Google, on that note, has launched a CPA advertising model for U.S. advertising customers. In this model, there is an associate cost for the advertised based on every action or acquisition (transaction) between the seller and buyer. The "buyer" does not have to buy anything at all in many cases, but just perform the needed action required by the seller (such as an e-newsletter signup).

This is quite an addition to Google's pay-per-click advertising model if you ask me, and it firmly plants Google in the age of traditional advertising where advertisers and marketers pay for a successful "interaction" between themselves and a customer or potential customer. In the CPM model (cost per thousand), the advertising cost is based on "impressions" with little or no measurement on customer interest beyond electronic tracking using web bugs and associated engagement tools for advertisers. Google's move into the CPA arena will most likely make advertisers work a little harder to gain that customer, but they'll be rewarded as that customer completes an interaction with the advertiser -- making Google's advertising model even more relevant to the consumer hopefully.

Microsoft continues to lose search advertising marketshare to Google

After liveblogging the Microsoft Q2 earnings call last week, I was surprised to hear some of the half-hearted answers from CFO Chris Liddell regarding the poor performance of Microsoft Corp.'s(NASDAQ:MSFT) search advertising business, as it actually lost marketshare in its last quarter to Google, Inc. (NASDAQ:GOOG). No surprise there -- as Google still offers a more compelling platform for many -- but wasn't the Microsoft "AdCenter" platform and the Windows Live search platform designed to take on Google?

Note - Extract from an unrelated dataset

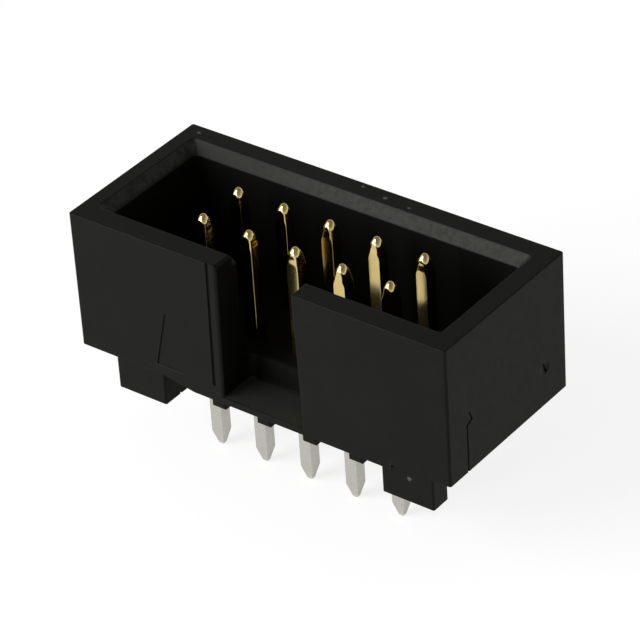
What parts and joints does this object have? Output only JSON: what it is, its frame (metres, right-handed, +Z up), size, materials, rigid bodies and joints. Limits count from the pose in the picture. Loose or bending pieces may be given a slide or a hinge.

So far, it isn't happening at all. CFO Liddell danced around analyst questions about the slowing growth of Microsoft's search advertising business and slow-growth prospects for this year like a Spanish bullfighter. The furor over today's release of Microsoft's Windows Vista operating system and the all-new Microsoft Office will calm down in time and investors will want to know just how long Microsoft's consumer cash cow franchises can keep up the growth.

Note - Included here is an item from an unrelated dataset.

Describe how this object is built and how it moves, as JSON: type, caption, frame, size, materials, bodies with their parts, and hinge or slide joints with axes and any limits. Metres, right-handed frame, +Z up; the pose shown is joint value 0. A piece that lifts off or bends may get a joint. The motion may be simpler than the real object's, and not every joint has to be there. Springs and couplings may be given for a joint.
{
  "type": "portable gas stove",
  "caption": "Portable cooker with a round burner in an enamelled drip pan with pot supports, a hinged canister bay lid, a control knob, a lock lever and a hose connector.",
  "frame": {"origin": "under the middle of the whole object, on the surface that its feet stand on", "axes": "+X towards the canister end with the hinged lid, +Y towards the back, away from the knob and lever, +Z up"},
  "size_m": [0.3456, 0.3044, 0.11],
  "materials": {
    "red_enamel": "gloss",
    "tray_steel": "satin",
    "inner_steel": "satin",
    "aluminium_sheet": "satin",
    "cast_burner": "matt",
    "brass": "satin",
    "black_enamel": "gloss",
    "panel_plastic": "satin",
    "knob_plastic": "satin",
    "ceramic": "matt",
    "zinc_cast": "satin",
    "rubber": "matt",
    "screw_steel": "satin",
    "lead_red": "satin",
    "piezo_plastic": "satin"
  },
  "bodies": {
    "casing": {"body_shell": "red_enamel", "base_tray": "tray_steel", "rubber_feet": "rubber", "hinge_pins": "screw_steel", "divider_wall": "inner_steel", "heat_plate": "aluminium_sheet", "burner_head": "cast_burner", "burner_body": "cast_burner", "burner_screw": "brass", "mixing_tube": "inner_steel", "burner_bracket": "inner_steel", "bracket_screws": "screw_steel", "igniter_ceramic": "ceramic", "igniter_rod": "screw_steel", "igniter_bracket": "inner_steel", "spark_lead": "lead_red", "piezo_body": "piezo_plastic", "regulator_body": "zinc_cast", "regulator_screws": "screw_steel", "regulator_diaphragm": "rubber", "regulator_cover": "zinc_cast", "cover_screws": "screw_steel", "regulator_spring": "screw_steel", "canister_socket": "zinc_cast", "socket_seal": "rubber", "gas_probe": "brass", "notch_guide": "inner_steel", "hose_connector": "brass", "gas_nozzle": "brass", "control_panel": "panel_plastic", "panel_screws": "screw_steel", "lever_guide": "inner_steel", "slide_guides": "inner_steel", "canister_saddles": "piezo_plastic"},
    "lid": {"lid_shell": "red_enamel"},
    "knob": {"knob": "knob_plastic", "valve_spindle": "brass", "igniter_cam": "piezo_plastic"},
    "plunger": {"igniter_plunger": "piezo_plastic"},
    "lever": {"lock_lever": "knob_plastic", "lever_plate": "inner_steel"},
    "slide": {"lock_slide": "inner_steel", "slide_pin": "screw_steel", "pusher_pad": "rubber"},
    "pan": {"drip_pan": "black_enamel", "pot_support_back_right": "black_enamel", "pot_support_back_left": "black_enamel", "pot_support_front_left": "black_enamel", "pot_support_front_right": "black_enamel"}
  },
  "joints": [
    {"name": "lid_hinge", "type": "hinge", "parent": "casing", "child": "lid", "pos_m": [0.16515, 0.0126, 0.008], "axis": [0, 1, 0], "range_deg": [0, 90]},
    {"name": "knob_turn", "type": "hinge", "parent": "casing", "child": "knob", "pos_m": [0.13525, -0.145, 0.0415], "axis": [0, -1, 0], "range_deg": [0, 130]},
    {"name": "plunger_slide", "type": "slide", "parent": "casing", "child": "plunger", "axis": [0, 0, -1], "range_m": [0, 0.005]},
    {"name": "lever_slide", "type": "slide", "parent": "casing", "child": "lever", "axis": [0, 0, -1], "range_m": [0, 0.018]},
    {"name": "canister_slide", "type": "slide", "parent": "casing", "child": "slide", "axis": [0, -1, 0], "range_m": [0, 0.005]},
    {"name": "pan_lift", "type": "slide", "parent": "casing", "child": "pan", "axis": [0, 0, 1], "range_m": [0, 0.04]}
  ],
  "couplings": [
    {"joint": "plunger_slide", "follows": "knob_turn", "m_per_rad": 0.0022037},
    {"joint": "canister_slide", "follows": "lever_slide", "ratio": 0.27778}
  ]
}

Search advertising, when done correctly, can lead to huge revenue piles and a very sustainable business model (ask Google). But coming late to the party and trying to take marketshare --- even when you're Microsoft --- is not a slam dunk at all. So, I'm interested to hear how the Redmond juggernaut plans to get more into the game here.

Google lauches 'click to call' feature for AdWords customers in India

In yet another move by the Internet search giant to fortify its position as the main bridge between online information and offline commerce, Google Inc. (NASDAQ:GOOG) has launched its "Click To Call" service in India to take advantage of that country's ever-growing appetite for all-things-internet.

Google already has the top search engine position in India (like much of the world, actually), and now Indian customers can make an Internet call to a vendor after seeing an ad on Google's AdWords program (those test ads that appear next to search results).

Google's "Click-to-call" ads are online ads designed to let users speak directly to advertisers they might find on a Google Search results page -- over the phone and free of cost, of course. Google wants to make sure internet searchers always use it to find things on the internet they want to buy, and "hooks" like this are perfect tools to keep customers coming back.

These new ads can be identified by means of a green telephone handset located next to the text of the advertisement, and when a customer clicks on the title of such an ad, the ad expands and shows off a field wherein the user then enters his/her telephone number. Talk about making it super-easy to connect buyer and seller.

Is online advertising destined to make everything free soon?

After reading about www.zecco.com and following coverage here at Bloggingstocks.com, I had to wonder if Google's advertising-only model can just be indefinitely extended. Is it true that just about any online company with a content- or service-rich model disrupt the status quo by providing products and services for free with ad revenue to support it?

Will this strategy work for everyone? The backers of Zecco.com sure think so -- and in the space of personal finance and online trading, I think this is one example where Zecco will shake up the online trading community with its free trades -- if it can build a customer base and attack the likes of Schwab, E*Trade and TD Ameritrade.

Can Google advertising save the, um, industry? Any industry? I'm not so sure it's that simple, but the sheer success of Google's advertising juggernaut is legendary. But, can a pretty decent transaction processing structure (if it's that complicated) be completely financed by income generated by Google ads and other relevant advertising? Zecco.com believes so, and this is an industry where I tend to believe that Zecco can indeed survive on ad revenue. Other industries are questionable, but no online trading according to your truly.

The challenge Zecco.com will have will be to build an audience and recruit longtime traders from online discount brokerages like Schwab, TD Ameritrade and E*Trade. For those that trade frequently or even daily, Zecco.com's "free trades" is bound to catch the attention of quite a few active traders among other folks. The challenge will be to get them to click on Google ads when they get over to Zecco.com.

Google's AdWords shifts strategies to lure in more ad clicks

In what could be a rather significant change to the way Google Inc. (NASDAQ: GOOG) displays its AdWords-based text ads to customers of its search engine, the Internet search giant has been testing an ad feature that removes the "blue bar" ad at the top of a standard Google page when a search is performed. This happens if a Google customer consistently does not interact with ads on the page. In other words, the top "blue bar" sponsored ads are removed after consistent ad-opposed behavior happens, probably to make more ads visible and potentially clicked on when they only appear at the right-hand side of the page and are completely absent from the top of the page.

Is this an attempt to maximize profit from Google's end? Sure it is -- and if a customer hardly to never interacts with an ad when performing a Google search, it makes sense for Google to remove ads from the top of the page and move those ads to the right-hand side of a search page to make it more likely that an actual ad will be clicked. Remember, when an ad is clicked on a Google search page, Google makes a "sale".

While still trying to fulfill the medium between a customer's needs and Google's profits, I continue to believe many millions of Google customers do not even distinguish the difference between regular search results and displayed Google ads. Having run a statistically-significant test on just this subject before, that was a verified conclusion.

Customers who come to Google to search want a result, and in my experience, they don't care if the result is an organic search result or a "sponsor" (why doesn't Google just state "paid advertisement", which is much clearer?). Sponsor is just a politically-correct way to say "this entity paid cash money for the privilege of being noticed here". Ah, I like the sound of that.